3. The Galician public authorities guarantee the normal and official use of the two languages, and promote the use of Galician in all planes of public life, cultural and informative, and will have the necessary means to facilitate their understanding.

4. No one shall be discriminated against because of language.

1. Catalonia’s own language is Catalan. As such, Catalan is the language of normal and preferential use in Public Administration bodies and in the public media of Catalonia, and is also the language of normal use for teaching and learning in the education system.

2. Catalan is the official language of Catalonia, together with Castilian, the official language of the Spanish State. All persons have the right to use the two official languages and citizens of Catalonia have the right and the duty to know them. The public authorities of Catalonia shall establish the necessary measures to enable the exercise of these rights and the fulfilment of this duty. In keeping with the provisions of Article 32, there shall be no discrimination on the basis of use of either of the two languages.

It is worth noting that, although all three languages are described as "propioa/propia/pròpia", they have a different statutory status in each nation.

In all three cases the respective own language is official, people have the right to know and use it, and no-one can be discriminated against on the basis of whether they use it or Spanish. However in terms of use and promotion, Galicia's statutory provision is slightly stronger than Euskadi's in that there is a more explicit duty to promote it, and Catalunya's statutory provision is much stronger in that it explicitly prioritizes Catalan over Spanish. It also makes knowledge of Catalan a duty (as opposed to just a right) for Catalan citizens.

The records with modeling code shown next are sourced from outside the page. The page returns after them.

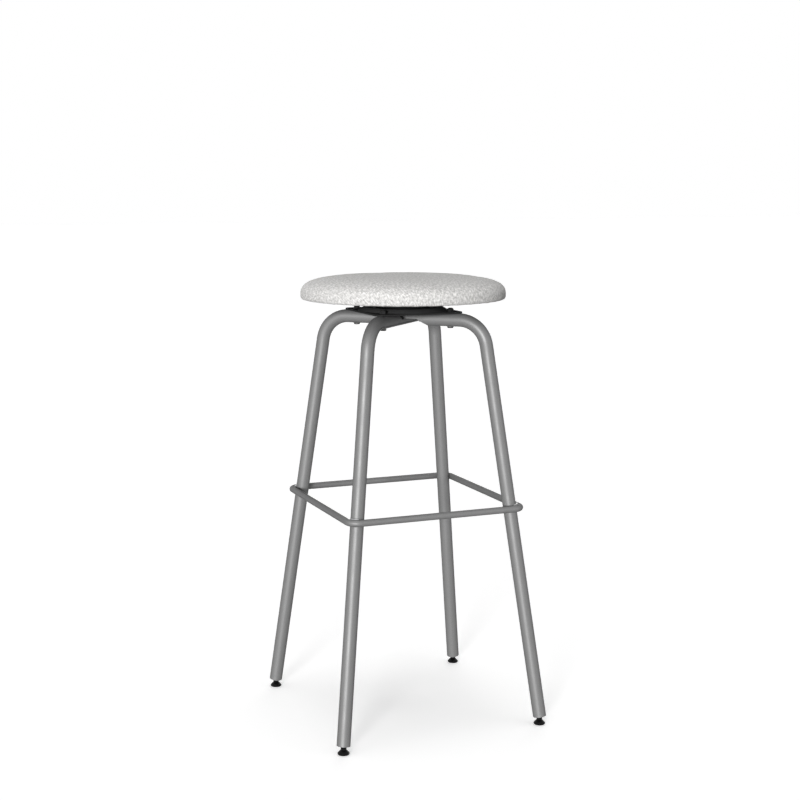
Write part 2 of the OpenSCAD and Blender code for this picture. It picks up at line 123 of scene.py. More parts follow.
def background(tree, seen, shed):
    """Mixes two shaders of a background. The first is seen by the camera, straight, mirrored
    or through glass. The second is the light that the background sheds on other surfaces."""
    path = tree.nodes.new("ShaderNodeLightPath").outputs
    straight = maths(tree, "MAXIMUM", path["Is Camera Ray"], path["Is Transmission Ray"])
    choice = tree.nodes.new("ShaderNodeMixShader")
    join(tree, maths(tree, "MAXIMUM", straight, path["Is Glossy Ray"]), choice.inputs[0])
    join(tree, shed.outputs[0], choice.inputs[1])
    join(tree, seen.outputs[0], choice.inputs[2])
    return choice.outputs[0]


# %% World
AMBIENT = 0.2

world = bpy.data.worlds.new("studio_world")
scene.world = world
world.use_nodes = True
tree = world.node_tree
tree.nodes.clear()
white = node(tree, "ShaderNodeBackground", Color=(*grey(1), 1), Strength=1.0)
dim = node(tree, "ShaderNodeBackground", Color=(*grey(1), 1), Strength=AMBIENT)
world_output = tree.nodes.new("ShaderNodeOutputWorld")
join(tree, background(tree, seen=white, shed=dim), world_output.inputs["Surface"])
print("world looks white and sheds", AMBIENT)

# %% Lamps
TOWARDS_CAMERA = 270 + CAMERA_TURN


def add_sun(name, compass, height, strength, width):
    """A sun lamp, width degrees wide, whose light comes from a compass angle about Z and a
    height, in degrees. The wider it is, the softer are its shadows."""
    data = bpy.data.lights.new(name, "SUN")
    data.energy = strength
    data.angle = math.radians(width)
    lamp = bpy.data.objects.new(name, data)
    lamp.rotation_euler = (math.radians(90 - height), 0, math.radians(compass + 90))
    scene.collection.objects.link(lamp)


add_sun("key_lamp", TOWARDS_CAMERA - 14, height=6, strength=4.15, width=14)
add_sun("side_lamp", TOWARDS_CAMERA - 52, height=8, strength=0.42, width=30)
add_sun("top_lamp", TOWARDS_CAMERA, height=90, strength=0.68, width=26)
add_sun("fill_lamp", TOWARDS_CAMERA + 70, height=8, strength=0.45, width=40)
add_sun("rear_lamp", TOWARDS_CAMERA + 170, height=9, strength=1.3, width=50)

# %% [markdown]
# ## Floor
# The floor is one large sheet at height 0. It keeps the stool's shadow, but the camera
# must see it as white wherever no shadow falls. So it is part paint, which takes the
# shadow, and part glow, which lifts the paint to white. Mirrored, it is as white. The
# light that it sheds is dull, so that the object isn't lit from below.

# %% Floor
FLOOR_HALF = 30.0
SQUARE = ((-1, -1), (1, -1), (1, 1), (-1, 1))

floor_mesh = bpy.data.meshes.new("floor")
floor_corners = [(x * FLOOR_HALF, y * FLOOR_HALF, 0) for x, y in SQUARE]
floor_mesh.from_pydata(floor_corners, [], [(0, 1, 2, 3)])
floor = bpy.data.objects.new("floor", floor_mesh)
scene.collection.objects.link(floor)
print("floor", 2 * FLOOR_HALF, "m wide")

# %% Floor finish
FLOOR_PAINT = 0.9
FLOOR_GLOW = 0.43
FLOOR_BOUNCE = 0.12

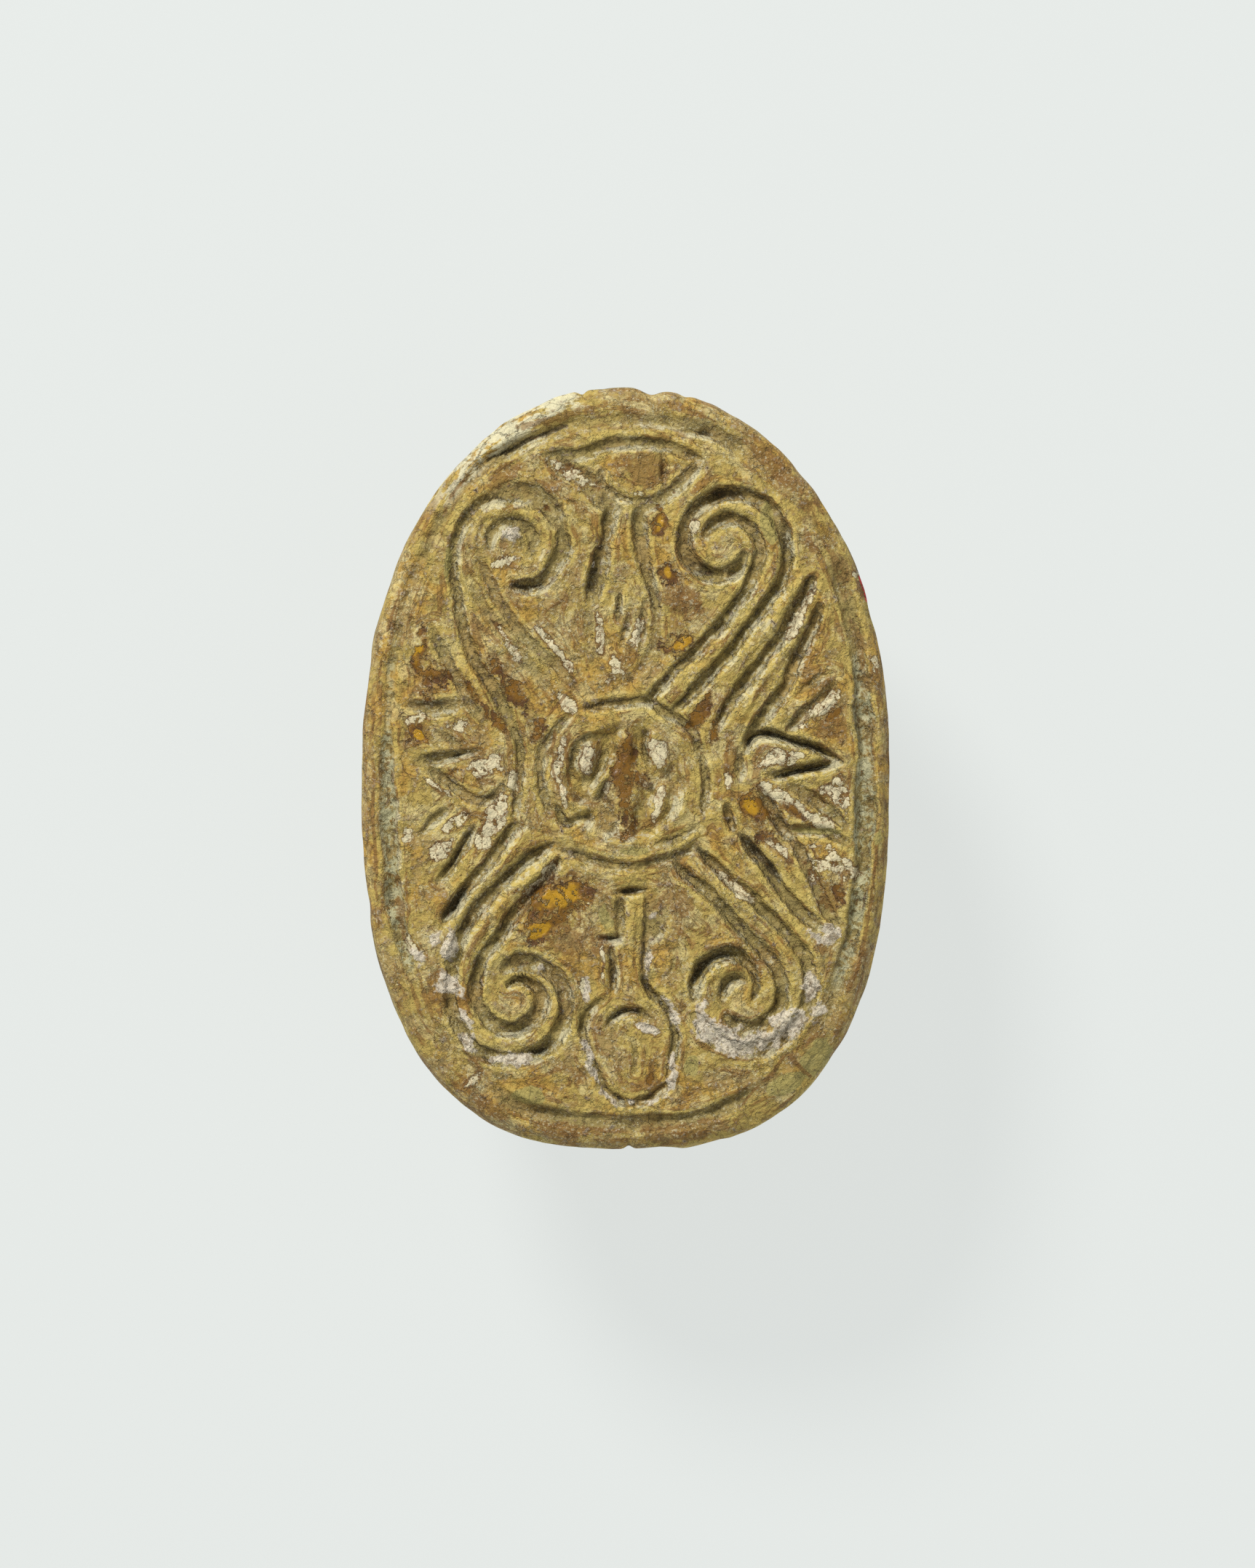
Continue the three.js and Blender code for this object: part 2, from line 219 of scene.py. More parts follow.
SCROLL_TAIL_LEFT = (
    ((0.28, 0.46), 0.4, [(-1.8, -2.4), (-2.1, -2.8), (-2.5, -3.3), (-3.0, -3.85), (-3.35, -4.4), (-3.75, -4.95)] +
     winding(-2.95, -5.95, (1.02, 0.65), (160, 385))),
    ((0.28, 0.52), 0.38, [(-2.0, -2.0), (-2.5, -2.3), (-2.9, -2.65), (-3.4, -3.15), (-3.8, -3.6), (-4.15, -4.1),
     (-4.45, -4.7)] + winding(-2.95, -6.1, (1.66, 1.42), (165, 330)) + winding(-2.9, -6.1, (1.36, 0.95), (350, 468))),
    (0.35, 0.34, [(-2.87, -1.42), (-3.27, -2.02), (-3.67, -2.53), (-4.07, -3.08), (-4.42, -3.58), (-4.77, -3.93)]),
    (0.28, 0.42, [(-3.1, -5.62), (-2.8, -5.55), (-2.5, -5.7), (-2.35, -6.0)]),
)
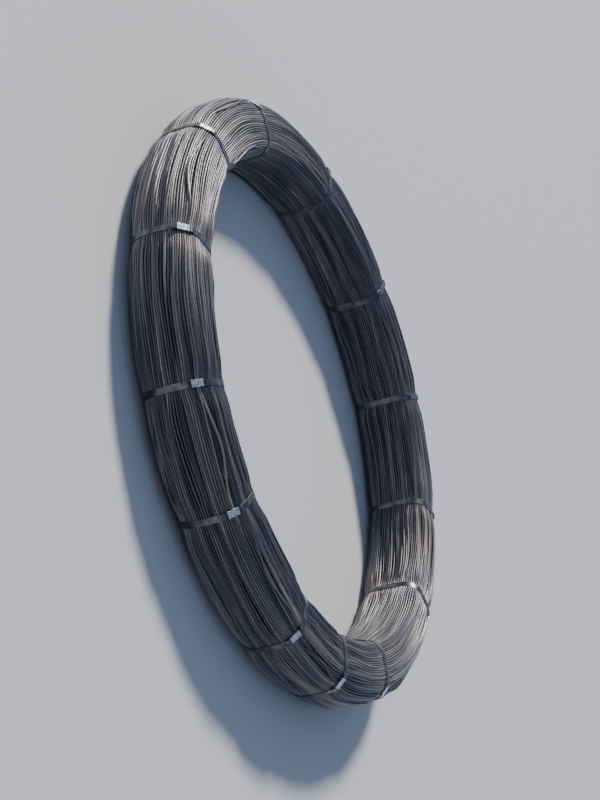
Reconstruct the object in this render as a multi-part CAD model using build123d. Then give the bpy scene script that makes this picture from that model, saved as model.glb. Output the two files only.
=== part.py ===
"""Coil of steel wire rod, a slim ring bundle held by flat steel straps.

One rod of 6.5 mm, over four kilometres long, is wound into a ring bundle with a
wide eye. The coil lies flat here: its eye is upright along +Z, the floor is z = 0
and the origin is on the eye's axis.

The bundle is one turned solid. Grooves run round both of its ends and its outer side,
where one group of turns meets the next, and the wall of the eye is plain, as the turns
were wound against a former. Every strap draws the bundle into a waist, so its seat is
cut there, and the strap and its crimped seal take their places from that seat.
"""
from build123d import *
from math import atan2, cos, degrees, radians, sin
import os

# Bundle of turns
eye_diameter = 1500.0
radial_build = 195.0
axial_width = 215.0
inner_corner_radius = 0.28 * axial_width
outer_corner_radius = 0.4 * axial_width

# The outline turns each corner in straight runs, which are the groups of turns
inner_corner_run_count = 2
outer_corner_run_count = 3
groove_width = 9.0
groove_depth = 5.0

# Flat steel straps, at their uneven places round the ring
strap_angles = (21, 48, 80, 115, 144, 172, 200, 222, 249, 268, 290, 326, 353)
strap_width = 19.0
strap_thickness = 1.0
strap_bite = 6.0
strap_gap_to_turns = 0.3

# Beside every strap the bundle swells from its waist until it is past full size
swell_length = 60.0
swell_past_full_size = 4.0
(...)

In Wales, we are still some way behind all three. Welsh has now become an official language; we are in the process of establishing the right to use it, although it is probably too early to know whether the promise of the new Welsh Language Measure will be matched in practice; and people who use Welsh are still discriminated against in at least one official area, namely that there is no right to be tried by a Welsh-speaking jury. So irrespective of what declaratory formula we adopt, we still have some way to go in terms of statutory provision.


Finally, we need to look at the best way to say this in Welsh. A few years ago, when the form that the new language measure would take was a hot topic, Cymdeithas Yr Iaith came up with their suggested version. The first statement was, "Y Gymraeg yw priod iaith Cymru." This is also the term used in the Welsh version of the document Plaid have just published.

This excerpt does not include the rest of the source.